— START OF MATERIAL PROVIDED —
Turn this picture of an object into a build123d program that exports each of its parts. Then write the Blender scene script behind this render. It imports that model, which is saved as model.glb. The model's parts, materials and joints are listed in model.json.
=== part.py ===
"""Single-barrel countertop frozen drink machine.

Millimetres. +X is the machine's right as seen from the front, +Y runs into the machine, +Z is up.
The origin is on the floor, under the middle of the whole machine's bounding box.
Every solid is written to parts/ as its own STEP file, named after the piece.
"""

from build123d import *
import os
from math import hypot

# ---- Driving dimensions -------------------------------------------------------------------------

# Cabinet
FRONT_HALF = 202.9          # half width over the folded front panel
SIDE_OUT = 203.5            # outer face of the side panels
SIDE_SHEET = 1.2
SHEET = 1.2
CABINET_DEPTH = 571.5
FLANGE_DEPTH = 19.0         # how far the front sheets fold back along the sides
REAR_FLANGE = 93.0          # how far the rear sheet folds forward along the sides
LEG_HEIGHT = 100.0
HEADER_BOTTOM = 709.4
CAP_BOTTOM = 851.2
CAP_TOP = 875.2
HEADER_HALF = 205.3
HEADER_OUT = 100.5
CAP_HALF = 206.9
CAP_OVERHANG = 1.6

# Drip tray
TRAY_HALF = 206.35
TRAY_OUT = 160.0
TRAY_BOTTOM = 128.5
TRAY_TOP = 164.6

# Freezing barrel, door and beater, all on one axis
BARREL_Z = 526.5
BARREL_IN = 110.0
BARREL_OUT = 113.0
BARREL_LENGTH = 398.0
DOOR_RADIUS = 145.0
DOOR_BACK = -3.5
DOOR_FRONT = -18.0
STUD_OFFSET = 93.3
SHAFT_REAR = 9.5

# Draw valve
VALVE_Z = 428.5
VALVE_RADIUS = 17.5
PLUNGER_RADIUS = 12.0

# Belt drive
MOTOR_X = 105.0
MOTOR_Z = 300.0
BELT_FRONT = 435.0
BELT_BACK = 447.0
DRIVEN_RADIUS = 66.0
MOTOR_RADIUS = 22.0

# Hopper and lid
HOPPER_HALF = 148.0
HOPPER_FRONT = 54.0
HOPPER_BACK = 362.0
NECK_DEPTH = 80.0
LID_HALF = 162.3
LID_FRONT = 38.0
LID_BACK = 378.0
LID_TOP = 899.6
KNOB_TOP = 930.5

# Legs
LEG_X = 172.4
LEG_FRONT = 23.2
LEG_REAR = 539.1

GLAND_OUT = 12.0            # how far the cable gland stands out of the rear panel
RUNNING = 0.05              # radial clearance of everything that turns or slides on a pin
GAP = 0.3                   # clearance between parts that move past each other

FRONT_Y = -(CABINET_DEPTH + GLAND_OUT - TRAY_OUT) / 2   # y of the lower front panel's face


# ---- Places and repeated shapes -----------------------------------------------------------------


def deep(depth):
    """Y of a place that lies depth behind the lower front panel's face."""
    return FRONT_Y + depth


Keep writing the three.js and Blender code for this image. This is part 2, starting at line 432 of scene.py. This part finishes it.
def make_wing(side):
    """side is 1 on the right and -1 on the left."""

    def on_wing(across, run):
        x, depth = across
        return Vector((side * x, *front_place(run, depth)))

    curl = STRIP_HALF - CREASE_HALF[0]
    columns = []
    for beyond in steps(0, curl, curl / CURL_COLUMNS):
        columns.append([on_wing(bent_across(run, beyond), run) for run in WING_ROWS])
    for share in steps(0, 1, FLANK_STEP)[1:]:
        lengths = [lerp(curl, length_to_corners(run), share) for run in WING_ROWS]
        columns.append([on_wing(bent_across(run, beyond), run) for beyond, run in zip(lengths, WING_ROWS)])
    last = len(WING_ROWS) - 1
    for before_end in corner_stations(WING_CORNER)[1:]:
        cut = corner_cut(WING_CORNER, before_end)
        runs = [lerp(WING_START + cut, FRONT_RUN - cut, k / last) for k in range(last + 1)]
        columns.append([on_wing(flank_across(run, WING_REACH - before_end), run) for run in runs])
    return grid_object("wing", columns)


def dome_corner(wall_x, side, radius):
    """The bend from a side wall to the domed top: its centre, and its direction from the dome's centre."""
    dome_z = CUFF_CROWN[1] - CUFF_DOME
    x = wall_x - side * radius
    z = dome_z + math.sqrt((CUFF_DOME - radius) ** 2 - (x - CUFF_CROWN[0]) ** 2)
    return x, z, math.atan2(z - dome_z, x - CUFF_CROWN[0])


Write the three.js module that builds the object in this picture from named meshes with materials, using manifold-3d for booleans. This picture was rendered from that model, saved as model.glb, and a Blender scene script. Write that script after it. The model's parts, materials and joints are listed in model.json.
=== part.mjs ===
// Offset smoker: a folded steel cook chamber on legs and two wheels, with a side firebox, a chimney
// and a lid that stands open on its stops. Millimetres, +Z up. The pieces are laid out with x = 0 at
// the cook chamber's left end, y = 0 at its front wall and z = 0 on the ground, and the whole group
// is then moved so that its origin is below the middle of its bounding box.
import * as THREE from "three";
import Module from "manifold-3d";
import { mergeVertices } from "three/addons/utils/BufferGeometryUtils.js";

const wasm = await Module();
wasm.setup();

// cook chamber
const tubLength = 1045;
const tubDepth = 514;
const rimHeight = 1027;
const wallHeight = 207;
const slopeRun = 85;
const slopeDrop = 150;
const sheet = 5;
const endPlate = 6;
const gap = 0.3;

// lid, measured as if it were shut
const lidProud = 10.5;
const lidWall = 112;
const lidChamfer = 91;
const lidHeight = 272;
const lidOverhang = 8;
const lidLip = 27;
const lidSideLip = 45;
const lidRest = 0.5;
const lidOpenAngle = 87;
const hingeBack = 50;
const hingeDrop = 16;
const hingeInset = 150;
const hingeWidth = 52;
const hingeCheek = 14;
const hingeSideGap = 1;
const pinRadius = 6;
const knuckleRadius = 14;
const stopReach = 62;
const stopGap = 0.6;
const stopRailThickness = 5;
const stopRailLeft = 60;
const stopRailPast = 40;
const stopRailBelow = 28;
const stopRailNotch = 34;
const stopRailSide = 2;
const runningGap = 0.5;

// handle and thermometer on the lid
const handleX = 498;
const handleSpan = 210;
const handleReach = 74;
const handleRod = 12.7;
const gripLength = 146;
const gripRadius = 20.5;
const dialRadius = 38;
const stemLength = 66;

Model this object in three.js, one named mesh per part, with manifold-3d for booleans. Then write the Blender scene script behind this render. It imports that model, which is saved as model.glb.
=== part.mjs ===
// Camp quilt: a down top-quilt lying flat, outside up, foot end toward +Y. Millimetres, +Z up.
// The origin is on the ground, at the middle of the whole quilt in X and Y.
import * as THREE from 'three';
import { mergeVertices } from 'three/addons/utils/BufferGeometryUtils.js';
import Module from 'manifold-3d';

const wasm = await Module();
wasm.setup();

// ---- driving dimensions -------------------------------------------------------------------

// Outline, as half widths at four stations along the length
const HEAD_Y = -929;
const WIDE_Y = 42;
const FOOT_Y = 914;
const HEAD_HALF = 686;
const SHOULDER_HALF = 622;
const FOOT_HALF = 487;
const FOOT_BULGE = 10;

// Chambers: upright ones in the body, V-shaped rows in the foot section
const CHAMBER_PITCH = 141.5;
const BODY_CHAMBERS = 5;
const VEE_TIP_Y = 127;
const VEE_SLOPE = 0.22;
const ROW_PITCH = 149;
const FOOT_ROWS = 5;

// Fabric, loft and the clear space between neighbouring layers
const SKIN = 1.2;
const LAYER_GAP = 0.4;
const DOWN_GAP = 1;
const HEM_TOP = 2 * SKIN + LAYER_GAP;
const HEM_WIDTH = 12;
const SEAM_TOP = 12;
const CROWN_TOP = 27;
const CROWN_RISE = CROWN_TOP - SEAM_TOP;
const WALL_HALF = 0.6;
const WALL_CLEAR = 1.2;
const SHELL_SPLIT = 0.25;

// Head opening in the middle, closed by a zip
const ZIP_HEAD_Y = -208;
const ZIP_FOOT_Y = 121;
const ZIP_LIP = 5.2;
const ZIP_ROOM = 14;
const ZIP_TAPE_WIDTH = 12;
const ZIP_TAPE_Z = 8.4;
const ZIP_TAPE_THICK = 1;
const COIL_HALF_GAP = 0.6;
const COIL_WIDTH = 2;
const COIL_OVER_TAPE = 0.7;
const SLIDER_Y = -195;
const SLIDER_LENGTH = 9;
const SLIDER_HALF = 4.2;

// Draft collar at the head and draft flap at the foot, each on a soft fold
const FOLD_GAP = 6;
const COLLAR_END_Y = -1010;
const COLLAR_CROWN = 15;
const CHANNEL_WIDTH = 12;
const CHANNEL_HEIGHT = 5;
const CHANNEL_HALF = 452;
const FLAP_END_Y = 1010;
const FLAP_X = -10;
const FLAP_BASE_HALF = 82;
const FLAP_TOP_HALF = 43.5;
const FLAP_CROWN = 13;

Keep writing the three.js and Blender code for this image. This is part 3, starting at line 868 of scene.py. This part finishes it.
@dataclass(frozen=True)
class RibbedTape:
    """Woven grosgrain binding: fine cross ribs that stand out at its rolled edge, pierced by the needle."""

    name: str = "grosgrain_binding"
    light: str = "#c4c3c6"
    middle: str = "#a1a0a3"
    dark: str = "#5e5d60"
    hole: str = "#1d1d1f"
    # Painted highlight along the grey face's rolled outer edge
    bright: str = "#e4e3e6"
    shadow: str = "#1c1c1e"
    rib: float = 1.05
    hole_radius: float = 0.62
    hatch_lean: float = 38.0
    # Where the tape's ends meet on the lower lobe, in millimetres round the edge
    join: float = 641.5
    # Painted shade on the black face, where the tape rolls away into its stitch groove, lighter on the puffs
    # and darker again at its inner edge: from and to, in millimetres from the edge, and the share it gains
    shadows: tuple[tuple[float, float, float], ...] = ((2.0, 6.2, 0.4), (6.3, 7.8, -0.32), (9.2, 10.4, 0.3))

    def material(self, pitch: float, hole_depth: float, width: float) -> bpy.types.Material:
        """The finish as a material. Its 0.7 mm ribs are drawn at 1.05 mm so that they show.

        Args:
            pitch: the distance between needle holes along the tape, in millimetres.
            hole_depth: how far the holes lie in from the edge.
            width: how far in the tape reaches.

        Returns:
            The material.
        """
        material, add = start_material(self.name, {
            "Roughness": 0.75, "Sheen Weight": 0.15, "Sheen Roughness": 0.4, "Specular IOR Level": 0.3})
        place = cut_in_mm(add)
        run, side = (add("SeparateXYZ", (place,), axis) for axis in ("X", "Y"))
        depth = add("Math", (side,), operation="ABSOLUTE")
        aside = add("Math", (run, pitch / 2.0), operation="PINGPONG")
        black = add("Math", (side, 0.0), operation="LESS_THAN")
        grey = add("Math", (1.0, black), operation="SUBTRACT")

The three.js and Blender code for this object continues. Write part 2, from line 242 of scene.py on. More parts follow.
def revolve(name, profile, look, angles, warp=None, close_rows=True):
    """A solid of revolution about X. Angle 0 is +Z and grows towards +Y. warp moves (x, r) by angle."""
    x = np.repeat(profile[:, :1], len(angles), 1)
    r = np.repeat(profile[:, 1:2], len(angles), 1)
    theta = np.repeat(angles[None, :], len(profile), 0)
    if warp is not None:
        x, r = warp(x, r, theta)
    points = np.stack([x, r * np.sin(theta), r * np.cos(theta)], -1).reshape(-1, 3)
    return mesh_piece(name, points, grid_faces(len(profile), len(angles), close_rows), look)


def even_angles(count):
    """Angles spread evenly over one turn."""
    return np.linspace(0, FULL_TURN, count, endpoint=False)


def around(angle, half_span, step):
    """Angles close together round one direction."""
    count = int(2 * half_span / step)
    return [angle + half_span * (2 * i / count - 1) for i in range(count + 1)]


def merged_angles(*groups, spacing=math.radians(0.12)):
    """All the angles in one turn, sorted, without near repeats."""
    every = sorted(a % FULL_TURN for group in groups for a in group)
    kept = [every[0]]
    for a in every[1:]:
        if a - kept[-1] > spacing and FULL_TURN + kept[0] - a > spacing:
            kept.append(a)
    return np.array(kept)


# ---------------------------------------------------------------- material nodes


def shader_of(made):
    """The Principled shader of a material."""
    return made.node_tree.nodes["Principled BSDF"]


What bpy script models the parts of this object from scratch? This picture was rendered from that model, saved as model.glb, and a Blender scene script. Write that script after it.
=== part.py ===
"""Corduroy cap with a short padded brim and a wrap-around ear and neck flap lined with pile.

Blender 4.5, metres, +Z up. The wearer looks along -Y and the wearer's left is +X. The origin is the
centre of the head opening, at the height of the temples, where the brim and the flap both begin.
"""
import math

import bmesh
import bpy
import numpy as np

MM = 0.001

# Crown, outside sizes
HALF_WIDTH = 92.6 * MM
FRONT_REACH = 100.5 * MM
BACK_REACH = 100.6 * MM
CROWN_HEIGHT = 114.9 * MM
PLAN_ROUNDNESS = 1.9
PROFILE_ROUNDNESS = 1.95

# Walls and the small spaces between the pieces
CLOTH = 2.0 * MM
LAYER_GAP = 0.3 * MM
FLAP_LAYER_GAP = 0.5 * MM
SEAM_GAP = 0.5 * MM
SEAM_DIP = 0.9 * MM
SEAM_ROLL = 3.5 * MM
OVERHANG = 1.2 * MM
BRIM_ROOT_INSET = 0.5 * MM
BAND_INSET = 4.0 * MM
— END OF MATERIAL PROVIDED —
- AIM:
Set down, exactly and alone, the run of lines from the line that has "432 of scene.py. This part finishes it." to the line that has "return Vector((side *".

- THE ANSWER:
Keep writing the three.js and Blender code for this image. This is part 2, starting at line 432 of scene.py. This part finishes it.
def make_wing(side):
    """side is 1 on the right and -1 on the left."""

    def on_wing(across, run):
        x, depth = across
        return Vector((side * x, *front_place(run, depth)))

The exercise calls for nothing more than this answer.